I guess you could say that’s a bit like real life. I grew up in this little town and I didn’t really like it there, I always wanted to be somewhere else. Somewhere far away from the middle of nowhere in NZ. Near the action. That pushed me into writing the books I do. As soon as I could, I moved to Auckland to study, then never really left. But I have sort of gone back – I live out of the city in a rural setting, back in small town NZ, so to speak. But it feels different now, it’s my choice. I have the freedom to be in this beautiful place to write and to go off on adventures when I chose.
What impact do you think your disability has on your creativity?
It’s a really interesting question. Because I have another friend who has the same condition, although it’s very rare, and we were friends for a little while before we realised. We talk about this a lot. About how much of our personality is connected to what we can see. If we hadn’t been born with this condition, would we be the same people? Or would we be quite different? There’s no easy answer.
With writing it’s particularly interesting because most writers start off being readers, and that’s me as well. I was bullied a lot at school because of my eyesight and books were a real escape for me.
When I started writing, what I wanted to do (without realising it) was create the experience that I would have wanted, as a disabled person who was struggling with the world; who wanted an escape for a little while with a character who got to be themselves, and have adventures, and fall in love and have a happily ever after just like everyone else. That was what I was trying to create.
As a writer you start off doing this without thinking then, after a while, you think very specifically about the experience you want to create for readers—what you want them to get out of your books. If I hadn’t had the disability, there might have been a different story I wanted to tell.
Basically, in every book I write, I am telling the same story, in a completely different way. And that’s the story that no matter who you are, you deserve to fall in love, to have all the wonderful things that life can give you.
Because of what I’ve gone through, that’s the story that resonated with me and with my readers. Now I’m quite overt about what I am doing. I write a lot of characters who are vision impaired or blind or disabled because that’s my experience and a lot of people who write disabled characters—blind characters, in particular—write stories that aren’t that fun to read.
It’s April, we’ve just enjoyed the Easter holidays. Tell us about literary Easter eggs and how you incorporate them into your books
There are two ways to think about Easter eggs in books. Normally, it’s a little reference that only a fan would get, which gives you a happy feeling like you’ve just discovered a chocolate treat. I often do private jokes.
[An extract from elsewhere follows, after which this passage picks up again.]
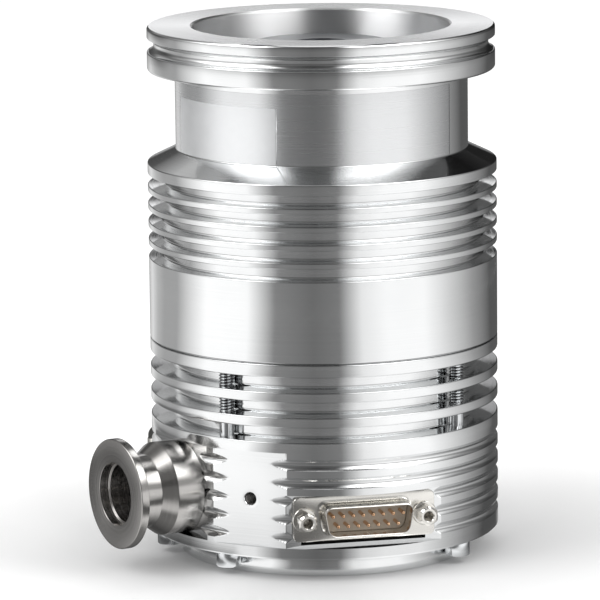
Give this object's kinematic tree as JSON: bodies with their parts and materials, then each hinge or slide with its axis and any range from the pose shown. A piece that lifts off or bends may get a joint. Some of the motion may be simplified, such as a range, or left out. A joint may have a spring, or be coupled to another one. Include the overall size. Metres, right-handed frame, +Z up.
{
  "type": "turbomolecular pump",
  "caption": "Turbomolecular vacuum pump: finned round housing, clamp-flange inlet over a bladed rotor, side foreline port, sub-D control socket.",
  "frame": {"origin": "centre of the base cover's underside, on the pump axis", "axes": "+Z up the pump axis towards the inlet, -Y out of the control connector, +X to its right seen from the front"},
  "size_m": [0.1157, 0.0976, 0.1451],
  "materials": {
    "aluminium_turned": "fine-turned, bright",
    "rotor_alloy": "milled, satin",
    "zinc_steel": "bright zinc plated",
    "stainless": "turned stainless",
    "seal_rubber": "moulded",
    "nickel": "nickel or tin plated",
    "insulator_resin": "moulded resin",
    "gold_contact": "gold-flashed copper alloy",
    "black_plastic": "moulded",
    "bearing_steel": "ground",
    "magnet": "sleeved magnet",
    "lamination": "stacked lamination",
    "copper_winding": "enamelled copper",
    "foil": "silver foil, blank"
  },
  "bodies": {
    "housing": {"inlet_housing": "aluminium_turned", "lower_housing": "aluminium_turned", "base_cover": "aluminium_turned", "base_seal": "seal_rubber", "housing_seal": "seal_rubber", "housing_screws": "zinc_steel", "earth_screw": "zinc_steel", "cover_screws": "zinc_steel", "stator_disc_1": "rotor_alloy", "stator_disc_2": "rotor_alloy", "spacer_ring_1": "rotor_alloy", "spacer_ring_2": "rotor_alloy", "spacer_ring_3": "rotor_alloy", "drag_stator": "rotor_alloy", "motor_core": "lamination", "motor_windings": "copper_winding", "lower_bearing_outer": "bearing_steel", "upper_bearing_outer": "bearing_steel", "lower_bearing_carrier": "rotor_alloy", "upper_bearing_carrier": "rotor_alloy", "foreline_port": "stainless", "foreline_seal": "seal_rubber", "vent_elbow": "nickel", "connector_shell": "nickel", "connector_insulator": "insulator_resin", "connector_pins": "gold_contact", "connector_jackscrews": "nickel", "nameplate": "foil"},
    "rotor": {"rotor": "rotor_alloy", "rotor_stage_1": "rotor_alloy", "rotor_stage_2": "rotor_alloy", "rotor_stage_3": "rotor_alloy", "rotor_shaft": "bearing_steel", "rotor_clamp_screw": "zinc_steel", "motor_magnet": "magnet", "lower_bearing_inner": "bearing_steel", "upper_bearing_inner": "bearing_steel"},
    "lower_rollers": {"lower_bearing_rollers": "bearing_steel"},
    "upper_rollers": {"upper_bearing_rollers": "bearing_steel"},
    "vent_cap": {"vent_cap": "black_plastic"}
  },
  "joints": [
    {"name": "rotor_spin", "type": "hinge", "parent": "housing", "child": "rotor", "pos_m": [0, 0, 0.06], "axis": [0, 0, 1], "continuous": true},
    {"name": "lower_roller_orbit", "type": "hinge", "parent": "housing", "child": "lower_rollers", "pos_m": [0, 0, 0.0165], "axis": [0, 0, 1], "continuous": true},
    {"name": "upper_roller_orbit", "type": "hinge", "parent": "housing", "child": "upper_rollers", "pos_m": [0, 0, 0.0595], "axis": [0, 0, 1], "continuous": true},
    {"name": "vent_cap_pull", "type": "slide", "parent": "housing", "child": "vent_cap", "axis": [0, 0, 1], "range_m": [0, 0.008]}
  ],
  "couplings": [
    {"joint": "lower_roller_orbit", "follows": "rotor_spin", "ratio": 0.3657},
    {"joint": "upper_roller_orbit", "follows": "rotor_spin", "ratio": 0.3657}
  ]
}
I have a series set in a bookshop where characters often come in and buy my own books. They might make a joke about something that happened in the book—you would have to have read it to get the joke. That’s an Easter egg. It could also be beloved characters from other series showing up randomly in new books and having a conversation. I have occasionally put myself in books, which is quite fun.
That’s one meaning, the other thing I do is fill my books full of details that I have pulled from real life. When I write my weekly newsletter for fans, I’ll often include short articles about things that are in the books so they get the aha moment, ‘Oh, that’s where that comes from!’
My current series (Grimdale Graveyard Mysteries) is about a girl who lives in a creepy old manor house that is haunted by ghosts. There are three ghosts in particular, and when the girl grows up (in the book You’re So Dead to Me) they are all falling for one another. But the problem, and the fun bit, is—how do you fall in love and have a relationship with a ghost? There’s heaps to play with, in both the concept and characters: one of the ghosts is a slightly psychotic Roman Centurion; there’s a 17th Century prince, who is a bit of a rake; there’s also a Victorian adventurer who is blind—quite an interesting character to write, a blind ghost.
The adventurer is based on a real person from the Victorian era named James Holman, and known as the ‘Blind Traveller’. He was the first person to circumnavigate the globe on foot, using a cane he tapped on the ground to echolocate his way. Holman wrote books about his adventures and is one of my heroes. At the back of my books, I have notes from the author to explain these details and if you’re interested, you can go and read the book about the real person. Readers appreciate the extras: a bit of back story to the fiction that they can discover, should they want to. Another type of Easter egg.
Your output is prodigious—so here’s a challenge, could you tell us the secret of how to write a 90k novel in less than two months in 30 seconds?
No! 😉
Okay, I’ll give it a go.
You just have to write more words – it’s as simple and complicated as that. A 90,000-word book, or however long you want your book to be, sounds really big, so break it down into small, achievable chunks. For a 90k book, it’s around 1000 words a day over three months. Or 2,000 words a day over two months with some days where you don’t get any work done. 2,000 words is a relatively achievable number of words for most people. But everyone is different.
I write with a timer. When it goes on, something in my brain says, ‘You are going to get as many words as you can in 30mins!’ Sometimes it’s 700, sometimes 1000, sometimes it’s less in that half hour. Theoretically, you can get your 2000 words done in two hours. Usually, it takes me a bit more.
I work in four drafts. I don’t plan my books, but I do a very fast first, skeleton draft of the whole book. In two or three days I’ll write 10-20,000 words. By the end of that, I have got to know my main character, which is the main purpose. I flesh it out in draft two, then I stop counting words and start counting the number of pages e.g. five pages per half hour. I do two more drafts, one to bring it up to 70-80,000 words, and the last draft is just a final read-through where I tend to add another 5,000.
If you could only give one piece of advice to aspiring authors, what would it be?
Don’t quit before the miracle.
By that I mean there is a lot of luck involved in publishing, and self-publishing. But you learn through every book you write. If you want to write for money, or income, or an audience, the more you study the market and what’s doing well; the more you learn about how readers buy books—the tropes and treads in the genres—the more you improve your ‘luck’.
Every overnight success you see is probably ten or twenty years in the making. It was my third or fourth self-published book, the romance book, that started me on the path to being able to do this as a job.
I only turned to self-publishing because I spent ten years being rejected by trad pub, and even when I started publishing romance, it was my 33rd book that really hit it big. If I had given up before book 32, I wouldn’t have had that leap in success. You never know what’s right around the corner if you keep practising and believing in yourself. Just don’t quit.
It’s World Book Day on the 23rd of April, so in three words, what do books mean to you?
Adventure, Magic, Obsession.
Thank you for sharing your magic, Steff.